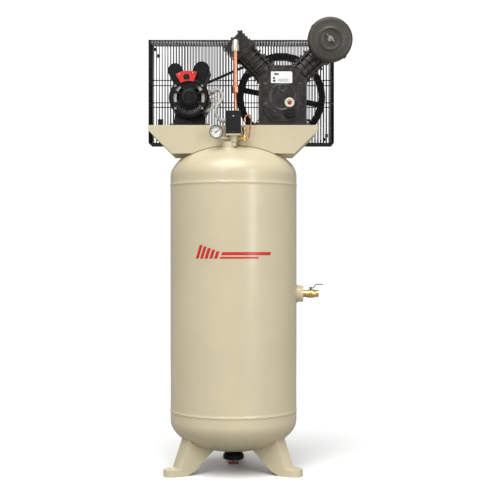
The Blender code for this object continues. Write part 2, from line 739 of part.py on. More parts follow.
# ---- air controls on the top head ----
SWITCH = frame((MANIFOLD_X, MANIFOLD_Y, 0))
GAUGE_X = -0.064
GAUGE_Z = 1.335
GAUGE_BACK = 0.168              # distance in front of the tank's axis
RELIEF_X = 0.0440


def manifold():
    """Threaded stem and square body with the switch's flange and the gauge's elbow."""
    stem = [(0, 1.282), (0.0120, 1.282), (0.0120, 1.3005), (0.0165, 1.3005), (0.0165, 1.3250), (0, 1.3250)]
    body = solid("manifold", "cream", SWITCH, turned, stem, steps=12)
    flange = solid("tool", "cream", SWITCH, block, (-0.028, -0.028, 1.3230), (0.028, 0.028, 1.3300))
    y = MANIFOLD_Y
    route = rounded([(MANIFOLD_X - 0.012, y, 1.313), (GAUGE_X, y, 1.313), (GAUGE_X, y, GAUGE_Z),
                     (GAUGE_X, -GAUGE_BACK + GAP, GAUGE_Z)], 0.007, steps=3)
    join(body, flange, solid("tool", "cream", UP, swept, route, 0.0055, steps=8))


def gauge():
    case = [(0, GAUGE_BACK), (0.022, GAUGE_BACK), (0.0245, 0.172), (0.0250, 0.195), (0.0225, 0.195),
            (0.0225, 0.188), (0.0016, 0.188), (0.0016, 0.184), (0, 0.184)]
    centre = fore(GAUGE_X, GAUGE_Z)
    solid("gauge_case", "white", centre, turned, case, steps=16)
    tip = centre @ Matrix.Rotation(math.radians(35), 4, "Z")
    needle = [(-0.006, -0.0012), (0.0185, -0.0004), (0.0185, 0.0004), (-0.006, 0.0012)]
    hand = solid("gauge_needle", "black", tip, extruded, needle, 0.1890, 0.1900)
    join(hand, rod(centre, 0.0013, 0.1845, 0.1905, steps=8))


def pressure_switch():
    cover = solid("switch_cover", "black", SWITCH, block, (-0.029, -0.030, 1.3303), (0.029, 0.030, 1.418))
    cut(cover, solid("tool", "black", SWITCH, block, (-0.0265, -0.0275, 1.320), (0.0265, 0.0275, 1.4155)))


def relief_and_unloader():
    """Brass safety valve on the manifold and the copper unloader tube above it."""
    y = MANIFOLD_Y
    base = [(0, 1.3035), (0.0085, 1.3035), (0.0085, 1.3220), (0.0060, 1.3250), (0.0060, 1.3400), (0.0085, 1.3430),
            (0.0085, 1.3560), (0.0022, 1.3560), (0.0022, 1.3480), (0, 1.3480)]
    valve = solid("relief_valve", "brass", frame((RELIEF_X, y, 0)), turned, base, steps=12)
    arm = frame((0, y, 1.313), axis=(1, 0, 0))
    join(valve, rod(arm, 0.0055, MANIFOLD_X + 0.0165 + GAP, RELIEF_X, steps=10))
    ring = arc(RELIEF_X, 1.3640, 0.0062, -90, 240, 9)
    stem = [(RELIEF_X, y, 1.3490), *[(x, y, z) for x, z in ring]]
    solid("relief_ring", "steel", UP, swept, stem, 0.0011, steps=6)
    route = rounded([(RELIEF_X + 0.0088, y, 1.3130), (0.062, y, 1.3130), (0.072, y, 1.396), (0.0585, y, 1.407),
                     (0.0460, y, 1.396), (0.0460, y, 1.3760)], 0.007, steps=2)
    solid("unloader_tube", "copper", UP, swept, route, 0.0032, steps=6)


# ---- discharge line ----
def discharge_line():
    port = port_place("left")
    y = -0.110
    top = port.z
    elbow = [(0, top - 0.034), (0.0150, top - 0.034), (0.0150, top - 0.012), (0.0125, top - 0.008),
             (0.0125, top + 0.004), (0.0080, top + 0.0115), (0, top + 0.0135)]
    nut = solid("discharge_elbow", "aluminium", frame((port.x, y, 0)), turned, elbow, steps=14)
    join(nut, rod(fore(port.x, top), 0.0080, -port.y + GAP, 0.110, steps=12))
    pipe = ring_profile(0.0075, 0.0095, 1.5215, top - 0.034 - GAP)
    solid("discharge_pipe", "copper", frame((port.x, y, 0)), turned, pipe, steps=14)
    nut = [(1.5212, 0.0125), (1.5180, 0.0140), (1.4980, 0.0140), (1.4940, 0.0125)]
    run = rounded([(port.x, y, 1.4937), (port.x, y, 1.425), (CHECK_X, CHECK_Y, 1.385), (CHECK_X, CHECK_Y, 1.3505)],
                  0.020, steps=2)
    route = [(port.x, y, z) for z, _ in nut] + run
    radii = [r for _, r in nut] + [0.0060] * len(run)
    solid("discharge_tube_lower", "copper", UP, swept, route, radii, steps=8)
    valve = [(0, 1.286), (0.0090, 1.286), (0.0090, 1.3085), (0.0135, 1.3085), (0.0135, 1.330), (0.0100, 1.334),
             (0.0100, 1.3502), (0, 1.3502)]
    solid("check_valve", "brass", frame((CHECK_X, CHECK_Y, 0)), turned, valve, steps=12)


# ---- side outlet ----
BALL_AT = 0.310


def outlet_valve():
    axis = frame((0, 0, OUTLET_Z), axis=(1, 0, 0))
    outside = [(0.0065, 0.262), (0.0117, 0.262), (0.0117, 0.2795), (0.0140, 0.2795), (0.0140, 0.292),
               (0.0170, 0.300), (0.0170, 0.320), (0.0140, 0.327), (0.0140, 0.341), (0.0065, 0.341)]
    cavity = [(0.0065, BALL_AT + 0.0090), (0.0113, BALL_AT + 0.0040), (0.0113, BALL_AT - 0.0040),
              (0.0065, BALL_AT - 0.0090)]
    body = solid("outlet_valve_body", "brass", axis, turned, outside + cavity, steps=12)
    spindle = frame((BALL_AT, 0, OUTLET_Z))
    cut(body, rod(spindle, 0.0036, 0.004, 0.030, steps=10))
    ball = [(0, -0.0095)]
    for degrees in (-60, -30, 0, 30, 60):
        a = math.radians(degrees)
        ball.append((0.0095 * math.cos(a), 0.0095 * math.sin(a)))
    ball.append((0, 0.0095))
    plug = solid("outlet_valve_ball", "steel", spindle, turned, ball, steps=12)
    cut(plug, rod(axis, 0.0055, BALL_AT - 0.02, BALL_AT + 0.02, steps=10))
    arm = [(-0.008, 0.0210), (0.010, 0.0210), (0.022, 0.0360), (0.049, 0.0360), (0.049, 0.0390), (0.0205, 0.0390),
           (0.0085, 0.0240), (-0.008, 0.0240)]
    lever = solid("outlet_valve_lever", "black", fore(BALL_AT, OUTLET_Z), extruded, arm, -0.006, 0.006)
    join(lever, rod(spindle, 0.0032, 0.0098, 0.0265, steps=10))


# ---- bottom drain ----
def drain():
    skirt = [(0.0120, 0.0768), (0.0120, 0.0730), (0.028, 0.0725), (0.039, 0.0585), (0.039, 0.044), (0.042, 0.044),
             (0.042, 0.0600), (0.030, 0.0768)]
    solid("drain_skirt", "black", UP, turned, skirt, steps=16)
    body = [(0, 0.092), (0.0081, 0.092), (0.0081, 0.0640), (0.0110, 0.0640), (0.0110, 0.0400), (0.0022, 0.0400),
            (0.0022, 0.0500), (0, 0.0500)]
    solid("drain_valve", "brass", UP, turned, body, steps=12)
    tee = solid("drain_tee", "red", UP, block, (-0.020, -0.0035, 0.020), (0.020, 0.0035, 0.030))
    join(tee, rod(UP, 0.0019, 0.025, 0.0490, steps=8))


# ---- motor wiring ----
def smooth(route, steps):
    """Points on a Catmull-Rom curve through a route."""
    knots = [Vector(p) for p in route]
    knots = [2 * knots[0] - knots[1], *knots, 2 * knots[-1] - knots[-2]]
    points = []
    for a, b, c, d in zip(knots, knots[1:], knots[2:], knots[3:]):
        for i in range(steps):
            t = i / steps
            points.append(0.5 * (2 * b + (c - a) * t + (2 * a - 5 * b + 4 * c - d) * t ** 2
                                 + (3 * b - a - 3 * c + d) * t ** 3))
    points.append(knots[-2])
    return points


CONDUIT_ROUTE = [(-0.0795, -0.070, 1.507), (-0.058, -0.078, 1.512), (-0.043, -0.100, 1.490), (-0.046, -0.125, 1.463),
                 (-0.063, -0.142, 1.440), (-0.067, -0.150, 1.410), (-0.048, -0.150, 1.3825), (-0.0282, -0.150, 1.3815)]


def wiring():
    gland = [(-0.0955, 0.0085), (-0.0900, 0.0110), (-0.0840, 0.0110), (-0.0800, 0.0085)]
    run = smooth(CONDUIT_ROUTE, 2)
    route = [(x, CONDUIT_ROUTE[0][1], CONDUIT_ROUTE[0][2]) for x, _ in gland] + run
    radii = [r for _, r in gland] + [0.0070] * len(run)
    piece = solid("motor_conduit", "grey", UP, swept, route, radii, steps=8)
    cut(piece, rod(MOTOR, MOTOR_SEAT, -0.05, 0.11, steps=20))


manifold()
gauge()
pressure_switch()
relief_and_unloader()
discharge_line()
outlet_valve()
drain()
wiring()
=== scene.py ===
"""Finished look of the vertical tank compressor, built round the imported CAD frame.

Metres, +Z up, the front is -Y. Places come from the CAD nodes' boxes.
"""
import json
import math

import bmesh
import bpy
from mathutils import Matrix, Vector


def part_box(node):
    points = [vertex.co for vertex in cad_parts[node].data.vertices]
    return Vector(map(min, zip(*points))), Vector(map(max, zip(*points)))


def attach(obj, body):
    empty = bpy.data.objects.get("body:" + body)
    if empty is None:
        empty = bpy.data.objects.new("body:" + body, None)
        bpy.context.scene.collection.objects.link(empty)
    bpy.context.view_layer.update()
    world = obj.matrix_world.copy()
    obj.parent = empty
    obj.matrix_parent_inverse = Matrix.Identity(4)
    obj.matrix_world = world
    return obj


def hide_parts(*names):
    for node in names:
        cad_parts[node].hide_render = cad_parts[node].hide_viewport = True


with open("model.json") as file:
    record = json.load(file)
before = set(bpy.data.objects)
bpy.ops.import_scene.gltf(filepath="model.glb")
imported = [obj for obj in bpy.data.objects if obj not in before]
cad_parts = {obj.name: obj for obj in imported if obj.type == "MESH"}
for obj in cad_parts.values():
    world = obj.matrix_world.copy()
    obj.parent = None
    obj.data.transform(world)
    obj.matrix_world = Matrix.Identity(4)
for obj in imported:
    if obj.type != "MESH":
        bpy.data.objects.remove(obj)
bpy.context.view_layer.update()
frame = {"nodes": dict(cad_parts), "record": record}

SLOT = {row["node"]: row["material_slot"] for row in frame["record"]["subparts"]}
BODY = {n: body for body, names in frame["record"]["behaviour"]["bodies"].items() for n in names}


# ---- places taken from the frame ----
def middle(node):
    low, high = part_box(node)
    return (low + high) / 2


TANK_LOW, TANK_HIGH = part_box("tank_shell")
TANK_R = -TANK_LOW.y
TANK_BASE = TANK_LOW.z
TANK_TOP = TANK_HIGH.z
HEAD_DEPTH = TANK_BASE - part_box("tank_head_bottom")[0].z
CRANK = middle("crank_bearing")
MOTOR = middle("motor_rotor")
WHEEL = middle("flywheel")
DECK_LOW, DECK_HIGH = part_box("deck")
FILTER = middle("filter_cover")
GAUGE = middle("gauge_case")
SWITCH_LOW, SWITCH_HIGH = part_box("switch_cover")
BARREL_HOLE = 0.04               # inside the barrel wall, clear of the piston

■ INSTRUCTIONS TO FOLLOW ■
Output the section opening with the line that has "run = smooth(CONDUIT_ROUTE, 2)" and closing with the line that has "points = [vertex.co". Keep both end lines and leave out the rest.

■ CORRECT RESPONSE ■
    run = smooth(CONDUIT_ROUTE, 2)
    route = [(x, CONDUIT_ROUTE[0][1], CONDUIT_ROUTE[0][2]) for x, _ in gland] + run
    radii = [r for _, r in gland] + [0.0070] * len(run)
    piece = solid("motor_conduit", "grey", UP, swept, route, radii, steps=8)
    cut(piece, rod(MOTOR, MOTOR_SEAT, -0.05, 0.11, steps=20))


manifold()
gauge()
pressure_switch()
relief_and_unloader()
discharge_line()
outlet_valve()
drain()
wiring()
=== scene.py ===
"""Finished look of the vertical tank compressor, built round the imported CAD frame.

Metres, +Z up, the front is -Y. Places come from the CAD nodes' boxes.
"""
import json
import math

import bmesh
import bpy
from mathutils import Matrix, Vector


def part_box(node):
    points = [vertex.co for vertex in cad_parts[node].data.vertices]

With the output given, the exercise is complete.